1. The Hough Transform has the advantage to make the infinite space of all possible lines finite by a discretization of the parameter space, and then each point votes for the discrete lines to which it belongs in the parameter space. The key idea is to transform the measurements into the parameter space and then do “fitting” in the parameter space. As such, I am wondering whether it is better than directly do fitting (namely detection of the lines) in the original measurement space? For example, the least squares fitting approach is used in the following paper for fitting the measurements for the purpose of tracking a point-target that moves a hybrid of straight lines and smooth curves. This will avoid converting the measurement to the parameter space and converting it back (as well as the discretization of the space). Actually, the orthogonal least squares fitting is mentioned in Step 6. The authors may consider adding a comparison in the simulation or clarification on this issue. This will strengthen the motivation and use of the HT tool (i.e., why not simply the orthogonal least squares fitting?).

Ref. T. Li, Single-road-constrained positioning based on deterministic trajectory geometry, IEEE Communications Letters, Online. 2018

2. An important issue with regard the sliding-time-window fitting (namely multi-scan fitting), as pointed out in the above work (and its reference therein) is to use the fitted parameter at the previous filtering time as the initial parameter to start from for fitting at the current time. This can speed up the nonlinear fitting. While the present work may not directly involve nonlinear fitting, is there also some information about the target trajectories estimated at time k be very useful for the estimation at time k+1? (considering that, the present method considers the data of multiple scans and the considered target trajectories follow smooth curves)
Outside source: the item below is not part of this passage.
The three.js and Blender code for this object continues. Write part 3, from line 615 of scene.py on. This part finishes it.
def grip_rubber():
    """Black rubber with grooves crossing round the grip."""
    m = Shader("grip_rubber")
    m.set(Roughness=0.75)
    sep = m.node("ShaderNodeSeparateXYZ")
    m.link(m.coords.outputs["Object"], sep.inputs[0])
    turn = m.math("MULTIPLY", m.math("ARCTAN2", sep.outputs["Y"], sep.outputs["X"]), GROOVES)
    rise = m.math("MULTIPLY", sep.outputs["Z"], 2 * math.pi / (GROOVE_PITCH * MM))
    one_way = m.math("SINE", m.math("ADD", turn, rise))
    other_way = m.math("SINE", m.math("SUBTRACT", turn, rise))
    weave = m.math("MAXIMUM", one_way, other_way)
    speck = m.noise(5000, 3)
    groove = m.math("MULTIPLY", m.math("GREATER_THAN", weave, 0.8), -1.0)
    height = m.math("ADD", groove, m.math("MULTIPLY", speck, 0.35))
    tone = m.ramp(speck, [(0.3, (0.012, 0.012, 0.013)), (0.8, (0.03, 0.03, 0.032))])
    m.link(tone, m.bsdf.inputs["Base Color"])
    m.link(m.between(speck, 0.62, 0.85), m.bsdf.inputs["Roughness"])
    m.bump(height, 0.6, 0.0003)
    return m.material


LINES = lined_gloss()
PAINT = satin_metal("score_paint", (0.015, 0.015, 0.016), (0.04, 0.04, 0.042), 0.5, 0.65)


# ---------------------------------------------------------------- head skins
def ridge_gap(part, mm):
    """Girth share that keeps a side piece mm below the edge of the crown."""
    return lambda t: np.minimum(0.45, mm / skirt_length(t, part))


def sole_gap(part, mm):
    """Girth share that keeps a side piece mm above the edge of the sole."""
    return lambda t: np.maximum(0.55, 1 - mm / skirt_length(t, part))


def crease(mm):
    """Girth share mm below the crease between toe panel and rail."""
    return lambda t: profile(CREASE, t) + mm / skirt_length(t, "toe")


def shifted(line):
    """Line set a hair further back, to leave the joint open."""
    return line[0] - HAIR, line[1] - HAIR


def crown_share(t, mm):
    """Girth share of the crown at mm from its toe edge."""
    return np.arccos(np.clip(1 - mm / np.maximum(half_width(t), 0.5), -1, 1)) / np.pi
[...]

3. It seems one limitation of the HT method is that it only applies to simple curves, mainly straight lines which is also the case of the simulation study. So the authors need to address this limitation explicitly. (In particular, when stating like “So we can say that the 3DHT-TBD is superior to the others in performance and is practical in usage.”, it is better to specify “in what cases”. I don’t believe that one method is better in all cases.)

4. Please clarify whether the proposed method uses the target-state transition model (1). (if not, it is an advantage of the proposed method. If yes, please specify it in the simulation)
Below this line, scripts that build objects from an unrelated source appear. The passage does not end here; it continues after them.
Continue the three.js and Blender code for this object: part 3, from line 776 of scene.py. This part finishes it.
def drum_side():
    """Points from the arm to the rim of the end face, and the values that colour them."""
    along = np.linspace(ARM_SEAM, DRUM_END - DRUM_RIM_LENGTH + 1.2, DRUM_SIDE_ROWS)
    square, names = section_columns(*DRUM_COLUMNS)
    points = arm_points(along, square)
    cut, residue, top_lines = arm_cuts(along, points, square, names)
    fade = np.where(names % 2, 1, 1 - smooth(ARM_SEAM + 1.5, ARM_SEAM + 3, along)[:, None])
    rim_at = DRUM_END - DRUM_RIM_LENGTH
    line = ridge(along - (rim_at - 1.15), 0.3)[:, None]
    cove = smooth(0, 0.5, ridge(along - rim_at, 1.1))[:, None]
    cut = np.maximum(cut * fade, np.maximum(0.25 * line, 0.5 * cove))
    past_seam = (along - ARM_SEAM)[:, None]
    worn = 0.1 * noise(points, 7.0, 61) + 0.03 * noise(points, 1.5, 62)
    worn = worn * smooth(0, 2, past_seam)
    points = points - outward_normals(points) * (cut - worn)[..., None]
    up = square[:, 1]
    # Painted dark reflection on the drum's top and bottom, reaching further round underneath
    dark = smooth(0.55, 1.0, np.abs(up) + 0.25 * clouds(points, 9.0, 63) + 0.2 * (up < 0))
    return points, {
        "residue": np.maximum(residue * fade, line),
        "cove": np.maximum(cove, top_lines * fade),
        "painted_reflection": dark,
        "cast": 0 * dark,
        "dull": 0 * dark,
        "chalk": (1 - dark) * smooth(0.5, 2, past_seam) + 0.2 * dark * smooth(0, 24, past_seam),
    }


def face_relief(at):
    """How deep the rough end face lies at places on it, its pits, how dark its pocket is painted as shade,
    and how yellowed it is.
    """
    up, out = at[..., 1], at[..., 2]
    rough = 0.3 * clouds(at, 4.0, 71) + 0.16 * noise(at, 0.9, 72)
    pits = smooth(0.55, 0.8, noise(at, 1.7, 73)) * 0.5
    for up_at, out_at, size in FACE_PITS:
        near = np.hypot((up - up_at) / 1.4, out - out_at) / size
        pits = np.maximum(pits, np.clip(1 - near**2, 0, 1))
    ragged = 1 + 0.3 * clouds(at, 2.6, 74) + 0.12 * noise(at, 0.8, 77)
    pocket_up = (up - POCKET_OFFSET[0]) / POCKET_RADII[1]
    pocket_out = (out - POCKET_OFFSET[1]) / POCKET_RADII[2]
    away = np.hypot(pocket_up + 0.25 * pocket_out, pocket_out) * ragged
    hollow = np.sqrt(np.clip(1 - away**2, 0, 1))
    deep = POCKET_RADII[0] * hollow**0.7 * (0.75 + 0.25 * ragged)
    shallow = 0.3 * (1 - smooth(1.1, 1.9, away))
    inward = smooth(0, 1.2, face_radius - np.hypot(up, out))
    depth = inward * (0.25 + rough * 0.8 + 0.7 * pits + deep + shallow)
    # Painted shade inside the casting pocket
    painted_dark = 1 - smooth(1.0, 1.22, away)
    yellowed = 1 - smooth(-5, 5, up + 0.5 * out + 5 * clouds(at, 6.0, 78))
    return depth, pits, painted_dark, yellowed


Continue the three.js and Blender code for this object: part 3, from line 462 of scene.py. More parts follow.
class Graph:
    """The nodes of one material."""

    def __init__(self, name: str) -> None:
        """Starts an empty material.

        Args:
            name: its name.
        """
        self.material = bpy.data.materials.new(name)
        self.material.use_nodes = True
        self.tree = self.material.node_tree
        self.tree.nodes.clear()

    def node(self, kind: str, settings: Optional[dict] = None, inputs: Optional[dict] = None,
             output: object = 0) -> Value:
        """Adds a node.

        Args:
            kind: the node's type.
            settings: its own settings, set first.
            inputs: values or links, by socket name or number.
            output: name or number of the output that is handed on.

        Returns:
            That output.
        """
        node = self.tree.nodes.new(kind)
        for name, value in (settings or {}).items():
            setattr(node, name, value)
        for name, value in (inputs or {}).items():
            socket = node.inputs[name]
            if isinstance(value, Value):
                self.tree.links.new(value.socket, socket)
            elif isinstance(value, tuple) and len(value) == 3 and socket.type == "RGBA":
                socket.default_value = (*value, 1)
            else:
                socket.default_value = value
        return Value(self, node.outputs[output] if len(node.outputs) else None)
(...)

5. Please reconsider this sentence in the abstract “ The time is regarded as the third dimension to take full use of multi-scan merits in this Hough Transform.”
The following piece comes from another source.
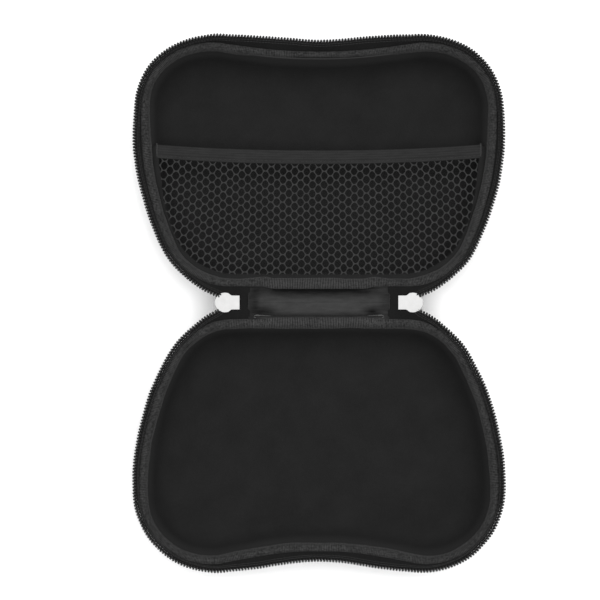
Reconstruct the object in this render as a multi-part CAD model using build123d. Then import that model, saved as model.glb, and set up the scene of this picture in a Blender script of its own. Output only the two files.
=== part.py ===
from build123d import *
import os
from math import cos, sin, tan, radians

# A zippered hard-shell carrying case, opened flat: two moulded half shells lie side by side
# with their open sides up, joined by a fabric spine.  Millimetres, +Z up.
# X runs along the hinge, +Y towards the lid half, Z = 0 is the surface the case lies on.
# The origin is under the middle of the spine.

# ---------------------------------------------------------------- driving dimensions
HINGE_HALF_GAP = 8.0        # from the hinge centre line to each half's rim
SHELL_HEIGHT = 32.0         # height of the moulded wall
DRAFT = 8.0                 # degrees that the wall leans inwards, going down
BOTTOM_RADIUS = 10.0        # outside radius between wall and underside
SHELL_THICK = 2.8           # laminated foam sheet with its outer fabric
LINING_THICK = 0.5
GLUE_GAP = 0.1              # film of glue between bonded sheets
FLOOR_REACH = 18.0          # how far in from the rim the wall's section runs before the flat floor

# Rim outline of one half, as seen from above: a straight back edge, then tangent arcs.
# The straight edge is as long as the arcs need to close.
BACK_CORNER = (32.4, 64.2)      # radius, degrees turned
SIDE_ARC = (148.0, 27.3)
FRONT_LOBE = (33.4, 102.0)
FRONT_WAIST = (196.0, 13.5)     # the shallow hollow between the lobes bends the other way

# Rim binding
BINDING_THICK = 0.8
BINDING_LEG = 4.5           # how far the binding reaches down the inside

# Coil zip
TAPE_THICK = 0.6
TAPE_SEAM = 3.0             # width of tape sewn onto the rim
TAPE_FREE = 5.7             # width of tape standing up from the rim
TAPE_LEAN = 81.0            # degrees from the horizontal
COIL_WIDTH = 3.4            # length of a coil loop across the tape
COIL_THICK = 2.0
COIL_PAST_TAPE = 1.2        # how far the coil's heads pass the edge of the tape
STANDING_FROM = 30.0        # degrees into the back corner where the zip starts to stand up

# Spine
SPINE_HALF_LENGTH = 34.1
SPINE_OUTER_HALF_WIDTH = 7.4
SPINE_LINING_HALF_WIDTH = 6.2
SPINE_THICK = 0.8
HINGE_Z = 33.2              # height of both fold axes
HINGE_LEG = 9.0             # height of hinge fabric bonded to each back wall

# Joined ends of the zip, one at each side of the spine
CHAIN_START = SPINE_HALF_LENGTH + 0.3
CHAIN_END = 50.0
CHAIN_HALF_WIDTH = 3.1
POST_HALF_WIDTH = 1.0
FORK_END = (56.0, 5.0)      # where each zip half parts from the spine

# Sliders
SLIDER_TAIL_X = 38.4
SLIDER_NECK_X = 41.7
SLIDER_SHOULDER_X = 44.6
SLIDER_NOSE_X = 50.2
SLIDER_TAIL_HALF = 3.35
SLIDER_HALF_WIDTH = 4.65
PLATE_THICK = 1.2
CLEARANCE = 0.35            # around everything that slides

# Pull tabs
PULL_X = 44.0
PULL_LENGTH = 24.0
PULL_WIDTH = 7.0
PULL_THICK = 1.6
PULL_WINDOW = 4.9           # from the pull's axis to the end of its window
BRIDGE_HALF_LENGTH = 3.5
BRIDGE_HALF_WIDTH = 1.1
BRIDGE_THICK = 1.0
PIN_RADIUS = 0.7

# Mesh pocket in the lid
POCKET_BACK_Z = 29.0        # height of the net beside the hinge
POCKET_FRONT_Z = 23.0       # height of the net at its elastic edge
POCKET_INSET = 5.6          # from the rim outline to the pocket's outer edge
EDGE_TAPE_WIDTH = 5.0
NET_THICK = 0.7
HEM_FRONT_Y = 73.6
HEM_WIDTH = 6.2
HEM_THICK = 1.6

# ---------------------------------------------------------------- rim outline
# Every half is drawn as the lid: x to the right, y away from the hinge.


def outline_runs():
    """Each run of the right half of the outline: start, heading in degrees, radius, turn, length."""
    bends = [BACK_CORNER, SIDE_ARC, FRONT_LOBE, (FRONT_WAIST[0], -FRONT_WAIST[1])]
    back_half_length, heading = 0.0, 0.0
    for radius, turn in bends:
        side = 1 if turn > 0 else -1
        back_half_length -= side * radius * (sin(radians(heading + turn)) - sin(radians(heading)))
        heading += turn
    runs = [((0.0, HINGE_HALF_GAP), 0.0, None, 0.0, back_half_length)]
    point, heading = (back_half_length, HINGE_HALF_GAP), 0.0
    for radius, turn in bends:
        runs.append((point, heading, radius, turn, 0.0))
        side = 1 if turn > 0 else -1
        centre = bend_centre(point, heading, radius, side)
        heading += turn
        out = outward(heading)
        point = (centre[0] + side * radius * out[0], centre[1] + side * radius * out[1])
    return runs


def outward(heading):
    """Direction out of the half, square to a heading."""
    return (sin(radians(heading)), -cos(radians(heading)))


def bend_centre(point, heading, radius, side):
    out = outward(heading)
    return (point[0] - side * radius * out[0], point[1] - side * radius * out[1])


def shifted(point, heading, offset):
    out = outward(heading)
    return (point[0] + offset * out[0], point[1] + offset * out[1])


def outline_face(offset):
    """The whole outline of one half, moved outwards by offset."""
    edges = []
    for point, heading, radius, turn, length in outline_runs():
        first = shifted(point, heading, offset)
        if radius is None:
            edges.append(Line(first, (first[0] + length, first[1])))
            continue
        side = 1 if turn > 0 else -1
        centre = bend_centre(point, heading, radius, side)
        reach = side * radius + offset
        middle = shifted(centre, heading + turn / 2, reach)
        last = shifted(centre, heading + turn, reach)
        edges.append(ThreePointArc(first, middle, last))
    edges += [mirror(edge, about=Plane.YZ) for edge in edges]
    return make_face(edges)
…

6. Please specify “maximizing” over “what” in Eq. (15)? Please check the correct use of the “max” operator. 

7. Several thresholds need to be specified, such as the number of the minimum votes to form a line/trajectory. Please explain each of them in a theoretically solid and explicit way. The parameter d in (16) should also be explained clearer, in more details.

8. There are Chinese characters in Figure 1 and please consider to remove/replace them. 

Language problems: please double check the following sentences, just to name a few:

(1). In lines 145-146, “A points in x-y plane can be represented by a curve in HT domain whose horizontal axis and vertical axis are denotes ρ and θ respectively.”   

(2). In line 172, “When the position of the line is represented by an arbitrary anchor point a, this leads to three parameters, one of which is redundant.”

(3). In line 274, “Repetition of steps 3 to 6 until the candidate trajectory contains too few measurements.”

(4).In line 337, “It mainly because too many false trajectories arise.”

(5) In lines 294-295, “Increasing in detection rate and decreasing in false alarm trajectory make the results are much more appropriate to describe the trajectory of targets.”

(6)In line 417, “K-means++ algorith [17]”

Author Response

The response to the reviewer’s comments ispatched in a file "Response to rewiewer 1.docx".

Author Response File: Author Response.docx

Reviewer 2 Report

The paper describes three-dimensional hough transformation based track-before-detect technique.

There are following questions to be addressed to make this paper suitable for publication:

- there have been many hough transformation based track-before-detect methods [1, 8-9]; the authors say that 'However, the HT algorithm, to the best of our knowledge, has previously not been used in a framework for tracking an unknown  number of multiple extended targets, in the presence of missed detection and clutter.' Alexiev et al, 2000 A Hough Transform Track Initiation Algorithm for Multiple Passive Sensors claim precisely that. I think it is necessary to contrast those previous findings and outline the novelty of the method. More, the method is only compared with PHD filters which are not very close in terms of the original appeal; is there any way to outline the performance in relation to the more close Hough transform based methods?

- Moreover, it is stated that 'Another weakness of the PHD filter is that plenty of parameters are necessary to be well set... Meanwhile, the parameters in the GM-PHD filter, such as the measurement rate and false alarm rate, have been set to fit the simulated data of each scenario. It means that the initial parameters are various in different scenarios. ' It would be useful to state more precisely how the parameters have been set; have they just been taken to match the simulation parameters? 

- The text requires significant efforts in proofreading; Page 15: 'Globle Positioning System' -> Global Positioning system; P 16: ' some limitation still exist.' -> some limitations still exist; Page 11:  'Turn to the OSPA distance of all the algorithms tested here at each scan.' --- unclear; 'Increasing in detection rate and decreasing in false alarm trajectory make the results are much more appropriate to describe the  trajectory of targets.' --- unclear; P 9: 'Repetition of  steps 3 to 6 until the candidate trajectory contains too few measurements.' -> Repetition of  steps 3 to 6 until the candidate trajectory contains a sufficiently small number of measurements.

- Section 3.2 is devoted to the description of the well-known Hough transform; it would be sufficient to give a reference and contrast instead the novelty of the proposed method against the previously existing ones for tracking-by-detection with Hough transform.

Author Response

Thank you very much for your comments about our paper submitted to Sensors (sensors-427536). We have checked the manuscript and revised it according to the comments. The response to the reviewer's comments is patched in a file "Response to reviewer 2.docx". 

Author Response File: Author Response.docx

Round  2

Reviewer 2 Report

This revision has been improved significantly, and the authors have sufficiently addressed my concerns.